CHP Heyeti olarak sulama birliklerinin elektrik kesintisi nedeniyle yaşadıkları sorunları görüşmek için gittikleri Şanlıurfa’dan döner dönmez TBMM’de yaptığı konuşmada PEKŞEN, yatırım ortamının iyileştirilmesi için alınan tedbirlerinin yetersizliğini vurguladı.
PEKŞEN konuşmasında “İflas erteleme konusu Türkiye'de olabildiğince ciddiyetsiz bir şekilde ele alınmış bir konudur. Dünyada hiç bu kadar sermayenin horlandığı, itilip kakıldığı ve gerçekten yatırımların insanların kendi elleriyle perişan edildiği başka bir alan, başka bir ülke daha olduğunu düşünmüyorum. Geriye bir dönün, 2008-2009'lı yıllara bir bakın. Amerika Birleşik Devletlerinde dünyanın en büyük şirketleri krize girdiklerinde doğrudan Amerika Birleşik Devletleri Hükümeti devreye girmiş ve o şirketlerin yaşamaları için gerekli tedbirleri ivedilikle almıştır.
Şimdi size bir örnek vereyim. Libya'da yatırım yapmış olan uluslararası bir yatırımcı, çok ciddi işler yapıyor, istihdam sağlıyor ve Türkiye'de de çok ciddi bir banka kredibilitesi var. O yatırımcı bir gün sabahleyin uyanıyor, Türkiye'nin Libya'yla dış politika ilişkilerinde yaşanan bir gerginlik sebebiyle ertesi gün çeklerini ödeyemez hâle gelmiş. Şimdi bu yatırımcıyı ne yapalım? İflas mı ettirelim? Yaşatalım mı?
Bu getirmiş olduğunuz yasaya göre o yatırımcıyı iflas ettirelim tıpkı Rusya krizi sonrasında Akdeniz Bölgesi'nde yüzlerce, binlerce turistik tesiste yaşandığı gibi. O tesis sahiplerini bu yasal düzenlemeyle ne yapacağız? İflas mı ettireceğiz, yoksa ekonominin içerisinde onları tutacak mıyız?” diye sordu.

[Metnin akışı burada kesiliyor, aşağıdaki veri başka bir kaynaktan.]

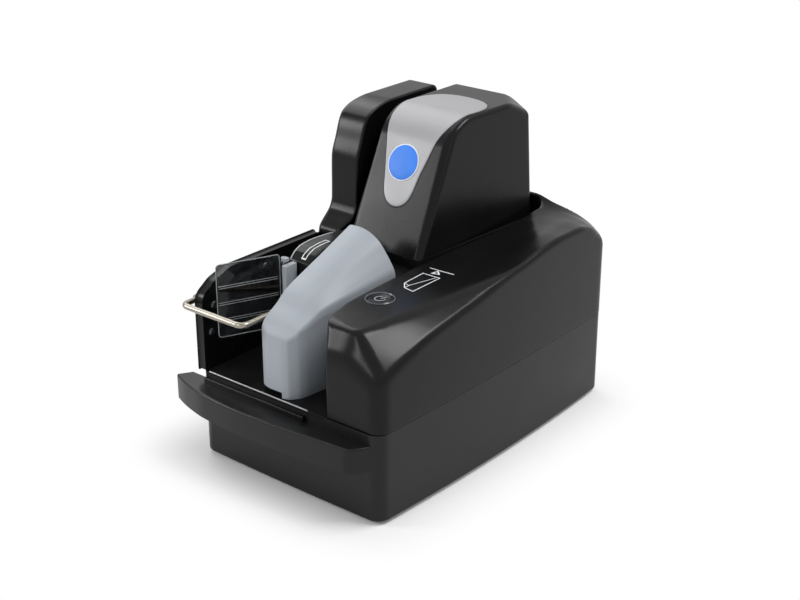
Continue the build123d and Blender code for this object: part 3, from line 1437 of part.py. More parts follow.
def make_electronics() -> None:
    """Main board on its standoffs, with the data socket and the power jack."""
    apart = (board_width - 2 * standoff_inset, board_length - 2 * standoff_inset)
    with BuildPart() as standoffs:
        with BuildSketch(Plane.XY.offset(tub_floor_z)):
            with Locations((0, board_y)):
                with GridLocations(*apart, 2, 2):
                    RegularPolygon(standoff_radius, 6)
        extrude(amount=standoff_height)
    save(standoffs, "board_standoffs")
    with BuildPart() as board:
        with BuildSketch(Plane.XY.offset(board_z)):
            with Locations((0, board_y)):
                Rectangle(board_width, board_length)
        extrude(amount=board_thickness)
        for x, y, size in board_chips:
            with Locations((x, board_y + y, board_z + board_thickness)):
                Box(size, size, chip_height, align=UPRIGHT)
    save(board, "main_board")
    with BuildPart() as socket:
        with Locations((socket_x, rear_y, board_z + board_thickness)):
            Box(socket_width, socket_depth, socket_height, align=(Align.CENTER, Align.MAX, Align.MIN))
        with Locations((socket_x, rear_y, socket_mid_z)):
            Box(
                socket_width - 2 * socket_wall,
                2 * socket_mouth_depth,
                socket_height - 2 * socket_wall,
                mode=Mode.SUBTRACT,
            )
        with Locations((socket_x, rear_y - socket_tongue_back, socket_mid_z)):
            Box(
                socket_width - 2 * socket_wall - 2 * socket_tongue_gap,
                socket_mouth_depth - socket_tongue_back,
                socket_height - 2 * socket_wall - 2 * socket_tongue_gap,
                align=(Align.CENTER, Align.MAX, Align.CENTER),
            )
    save(socket, "data_socket")
    with BuildPart() as jack:
        with Locations((jack_x, rear_y, board_z + board_thickness)):
            Box(jack_size, socket_depth, jack_size, align=(Align.CENTER, Align.MAX, Align.MIN))
        with Locations(Location((jack_x, rear_y, jack_mid_z), (90, 0, 0))):
            Cylinder(jack_radius, 2 * jack_bore_depth, mode=Mode.SUBTRACT)
            Cylinder(jack_pin_radius, 2 * jack_bore_depth, align=MIDDLE)
        split(bisect_by=Plane((0, rear_y, 0), z_dir=(0, 1, 0)), keep=Keep.BOTTOM)
    save(jack, "power_jack")


if __name__ == "__main__":
    os.makedirs("parts", exist_ok=True)
    make_base_tub()
    make_feet()
    make_front_tray()
    make_chassis_plate()
    make_chassis_screws()
    make_track_deck()
    make_main_cover()
    make_hinge_pin()
    make_island_guide()
    make_centre_tower()
    make_inlay_and_badge()
    make_outer_wall()
    make_wall_screws()
    make_outer_tower()
    make_divider_hood()
    make_feeder_block()
    make_flap_post()
    make_flap_pin()
    make_exit_flap()
    make_wire_stop()
    make_wire_collar()
    make_power_button()
    make_driven_rollers()
    make_bushes()
    make_pinch_rollers()
    make_feed_arm()
    make_motor()
    make_sensors()
    make_electronics()
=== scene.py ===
"""Cheque scanner: moulded covers, hood, tray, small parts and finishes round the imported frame."""

import json
import logging
from collections.abc import Callable
from dataclasses import dataclass
from enum import Enum

import bpy
import numpy as np
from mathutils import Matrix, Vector


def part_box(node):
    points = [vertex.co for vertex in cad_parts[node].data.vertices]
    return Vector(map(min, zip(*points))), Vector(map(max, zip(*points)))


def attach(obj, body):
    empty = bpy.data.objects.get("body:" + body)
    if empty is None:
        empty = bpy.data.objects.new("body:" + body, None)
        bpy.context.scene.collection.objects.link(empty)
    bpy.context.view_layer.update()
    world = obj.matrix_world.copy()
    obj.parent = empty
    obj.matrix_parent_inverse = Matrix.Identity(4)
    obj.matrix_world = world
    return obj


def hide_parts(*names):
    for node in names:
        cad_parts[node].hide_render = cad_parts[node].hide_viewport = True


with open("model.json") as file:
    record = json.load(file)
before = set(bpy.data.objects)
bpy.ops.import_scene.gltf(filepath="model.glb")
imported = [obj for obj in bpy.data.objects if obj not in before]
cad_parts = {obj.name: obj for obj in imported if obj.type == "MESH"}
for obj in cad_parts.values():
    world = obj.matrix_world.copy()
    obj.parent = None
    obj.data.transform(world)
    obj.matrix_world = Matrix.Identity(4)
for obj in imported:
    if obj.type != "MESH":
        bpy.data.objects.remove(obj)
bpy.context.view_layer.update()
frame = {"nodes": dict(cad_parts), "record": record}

log = logging.getLogger("cheque_scanner")

MM = 0.001                                   # metres in a millimetre
TUB_LOW, TUB_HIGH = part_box("base_tub")
MIDDLE = (TUB_LOW + TUB_HIGH) / (2 * MM)     # middle of the base in plan, in mm
HALF_WIDTH = 76.0                            # base, across the corners
HALF_LENGTH = 122.5
SIDE_BOW = 2.5                               # outward bow of the long sides at the parting line
END_BOW = 1.0
PARTING_Z = 61.4                             # top of the base, and floor of the slip track
SEAM = 0.001                                 # points closer than this are one
SHARP_EDGE = np.radians(32)                  # edges that turn more than this stay crisp
FEEL = 0.01                                  # step over which the rise of a field is felt
SURVEY = (241, 161)                          # even grid lines that the turning is measured on
SURVEY_HALVINGS = 10
BY_LENGTH, BY_NUMBER = 0.35, 0.02            # pull of length and of plain evenness on the grid lines
WALL_SHARE, TURN_SHARE = 0.4, 0.65           # grid lines up to the core's height, and to the cage's top
RIM_STEPS = 7                                # rings round a rounded rim
BEND_SHARE = 0.45                            # most of a side that a rounded corner takes
WIRE_END = 0.72                              # radius at the cut ends of a wire, over the wire's own
PRINT_ROOT = 0.3                             # how far printed lines reach into the surface
PRINT_STEP = 2.0                             # longest step of a printed line over a curved surface
BARREL_RADIUS = 4.0                          # of a hinge's knuckle


# ---------------------------------------------------------------- shape tools
Field = Callable[[np.ndarray], np.ndarray]                  # distance to a shape, negative inside
Height = Callable[[np.ndarray, np.ndarray], np.ndarray]     # height over the plan


def rounded_max(first: np.ndarray, second: np.ndarray, radius: float) -> np.ndarray:
    """Joins two distances so that the edge where they meet is rounded.

    Well inside it is the larger of the two; nearer than the radius to both it is the length of what
    each reaches past -radius, less the radius, which is a quarter circle between them.

    Args:
        first: distances to one surface, negative inside.
        second: distances to the other.
        radius: radius of the edge.

    Returns:
        The joined distances.
    """
    inner = np.minimum(np.maximum(first, second), -radius)
    return inner + np.hypot(np.maximum(first + radius, 0), np.maximum(second + radius, 0))


def beyond(points: np.ndarray, anchor: tuple, normal: tuple) -> np.ndarray:
    """Distance past a plane: the step from the anchor to the point, along the unit normal."""
    direction = np.asarray(normal, float) / np.linalg.norm(normal)
    return (points - np.asarray(anchor, float)) @ direction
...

Bankaların, özellikle bu iflas ertelemesine ilişkin baskılarının temel gerekçesini açıklayan PEKŞEN, “Bankalar alacaklarını çok çeşitli, mükerrer takibe koymaktalar. Buna ilişkin bir yasak yok, engel de yok. Banka kredi alacağını ayrı bir sözleşmeyle, kefaleti ayrı bir takiple, işte, ona ilişkin aldığı kambiyo belgelerini ayrı bir takiple, yani 3-4 tane takiple icra takibine koyuyor. 100 bin lira alacağı var, 500 bin liralık icra takibi yaratıyor. 500 bin lira devletin vergisini alıyor, zimmetine geçiriyor. Niye? Çünkü bankalar, şirketler ihtilaflı alacakları doğrudan vergi matrahından düşme hakkına sahipler.
İşte, buna kapı açıyorsunuz, buna olanak sağlıyorsunuz. Bu yanlış bir şeydir. Başka bir örnek daha vereyim. Yatırım teşvik belgesi alıyor yatırımcı, 20 milyon dolarlık yatırım yapıyor. O yatırımcının 20 milyon dolarlık yatırımı yüzde 100 yatırım teşvik belgesine bağlı, vatandaşın vergisiyle devlet onu sübvanse ediyor, sonra 50 bin dolarlık borcunu ödeyemiyor; bir icra takibi başlatılıyor, geliyor, trafoyu söküyorlar. 20 milyon dolarlık vatandaşın yatırımı çöp oluyor, gidiyor.
Bunlara izin vermeyin. Bakın, iktisadi bütünlükleri yapılandırmak üzere Türkiye'de önemli birikimi olan bir kurumumuz var, TMSF adında bir kurum var, bu konuda çok ciddi birikimleri var, deneyimleri var. İktisadi bütünlükleri korursanız ekonominizi ayakta tutarsınız, iflasları engellerseniz, istihdamı ayakta tutarsınız, insanlar işsiz kalmaz, bankalar alacaklarını tahsil etme umuduna sahip olur ama iktisadi bütünlükleri teferruat hacri, icra takibi vesaire gibi çarçur ettirirseniz ekonomiler ayakta kalamazlar. Bu iflas ertelemesi tekrar gözden geçirilmesi gereken bir müessese olmalıdır. Bu yöntem yanlıştır, sürdürülemez.” diye konunun önemini vurguladı.”